You gotta start providing translations for some of these Chinese sites, man, so we can make some educated coments about this stuff! Anyway, thanks again for the post!
posted by flapjax at midnite at 5:35 AM on February 17, 2007


I saw a performance of Beijing Opera when I was in Beijing in 2004. It was a bit of an endurance-spectator-sport (I think ours ran 4 hours or so), but it was also one of the great spectacles I've seen. If you (anyone) ever has a chance to go, I would very much recommend it.
posted by Slothrop at 5:49 AM on February 17, 2007


Lovely! I'm definitely passing this on to a few people.
posted by piratebowling at 6:02 AM on February 17, 2007


There is a bit of biographical background on Pan I thought of translating but was too lazy to, but since you ask I am goaded into action (any excuse to show off):
Pan Yue 潘钺 was born 1968 in Beijing to a Manchu family. Studied oil painting at the Central Academy of Art, graduating with a Masters' in 1992. Had some exhibitions of his paintings in the '90s and worked with a gallery in Taiwan, regularly showing work in Taipei. Went to Paris in 2000 for six months study at the Académie des Beaux-Arts (?). Has been teaching art at the Forestry University in Beijing since 1992.
The blurb is by an old classmate of his, and quotes Pan as saying of the farmer's pics: "They're some of the most real of contemporary faces; so many things mixed up together - tradition and modern reality, celebration and apathy, a gorgeous exterior and a hollowness. Although they're made up, it doesn't adorn and conceal; it emphasises and refines."
So I reckon you spotted something the photographer intended flapjax.
posted by Abiezer at 6:04 AM on February 17, 2007


Interesting images, although they have fallen some way short of recreating the complexities of The Ambassadors by Holbein :)
posted by fire&wings at 7:02 AM on February 17, 2007


You gotta start providing translations for some of these Chinese sites, man, so we can make some educated coments about this stuff!
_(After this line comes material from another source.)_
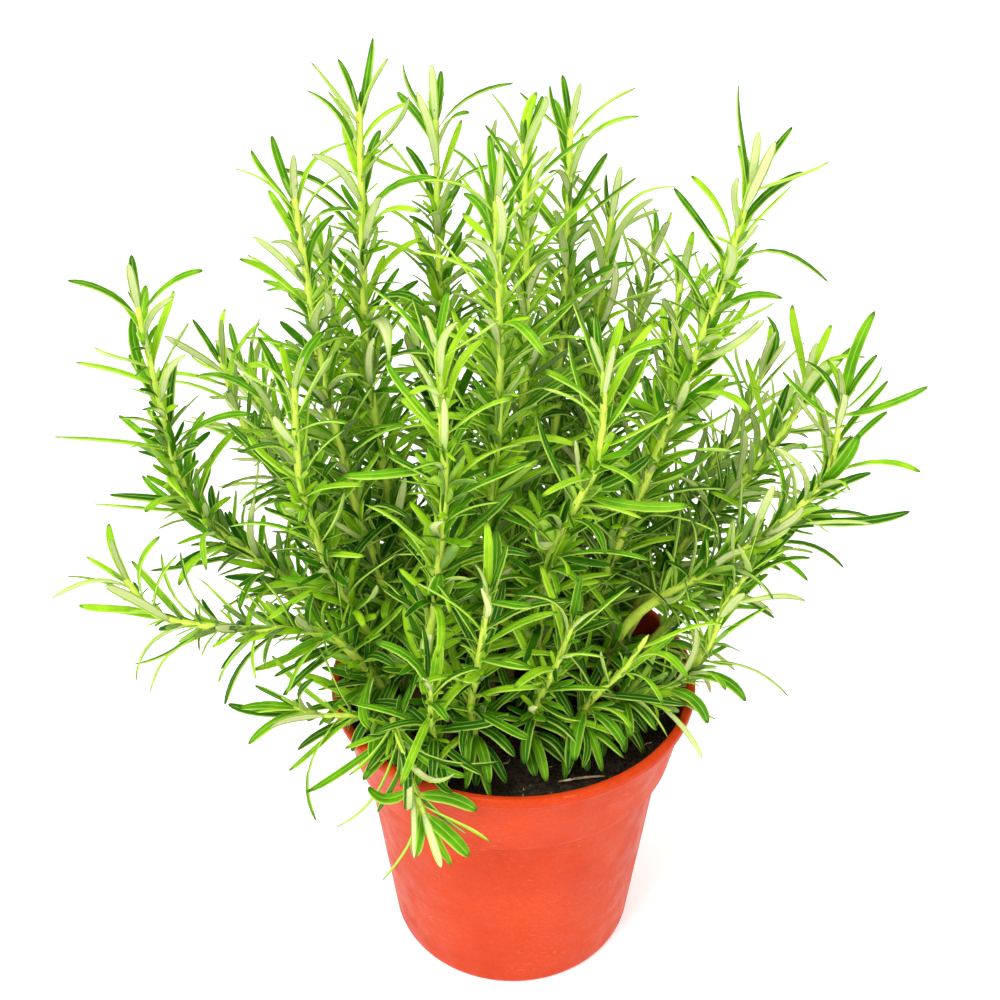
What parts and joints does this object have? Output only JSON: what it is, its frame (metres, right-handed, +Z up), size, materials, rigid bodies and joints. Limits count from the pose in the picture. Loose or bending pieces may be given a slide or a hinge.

Yeah he could post them on his blog! oh wait....
posted by gomichild at 7:39 AM on February 17, 2007


I'd hate to disturb its sleep for mere content, gomi.
posted by Abiezer at 7:47 AM on February 17, 2007


This is awesome. I'd be interested to know if fire&wings is totally right here. Are any of the props/costume elements in the Chinese version iconographically analogous to the objects in the original (globe, lute, scroll, etc.)? Presumably the best joke, the fact that "holbein" means "hollow bone" and therefore "skull", is untranslatable.
posted by sy at 9:24 AM on February 17, 2007


Abiezer - google has a language translation tool.

Here is the 'Farmers' url put through it. It's not perfect, but... still, wow.

Frankly, my mind still gets blown away every time the translation tool comes through, especially when translating Chinese to English. (No snarkiness intended, if any came through, please run this post through google's forum posting desnarkifying tool.)
posted by porpoise at 9:37 AM on February 17, 2007


Heh, porpoise. That's simultaneously quite impressive and comfortingly bad. I don't think I'll be losing too much translation work to the machines just yet, but the sentence structure of Chinese isn't so far from English, so they might come up with something better soon. A friend has built this tool which is looking quite promising.
It's two hours into a very loud fire-crackering New Year here, so season's greetings to one and all.
posted by Abiezer at 9:48 AM on February 17, 2007


I get a "Server not found" error. Is there a mirror somewhere?
posted by CKZ at 11:16 AM on February 17, 2007


Marvelous post! Thanks Abiezer. What fun and an unexpected, interesting find! Love complex and beautiful culture clashes like this. Hilarious renditions and fascinating too. The world is so amazing.
posted by nickyskye at 11:23 AM on February 17, 2007


And "Peeking Opera"! Ha! :)
posted by nickyskye at 11:26 AM on February 17, 2007


OH... whoops, I guess I meant flapjax at midnite, not Abiezer. Regardless, thanks for posting these, Ab!
posted by porpoise at 11:50 AM on February 17, 2007


"it doesn't adorn and conceal; it emphasises and refines."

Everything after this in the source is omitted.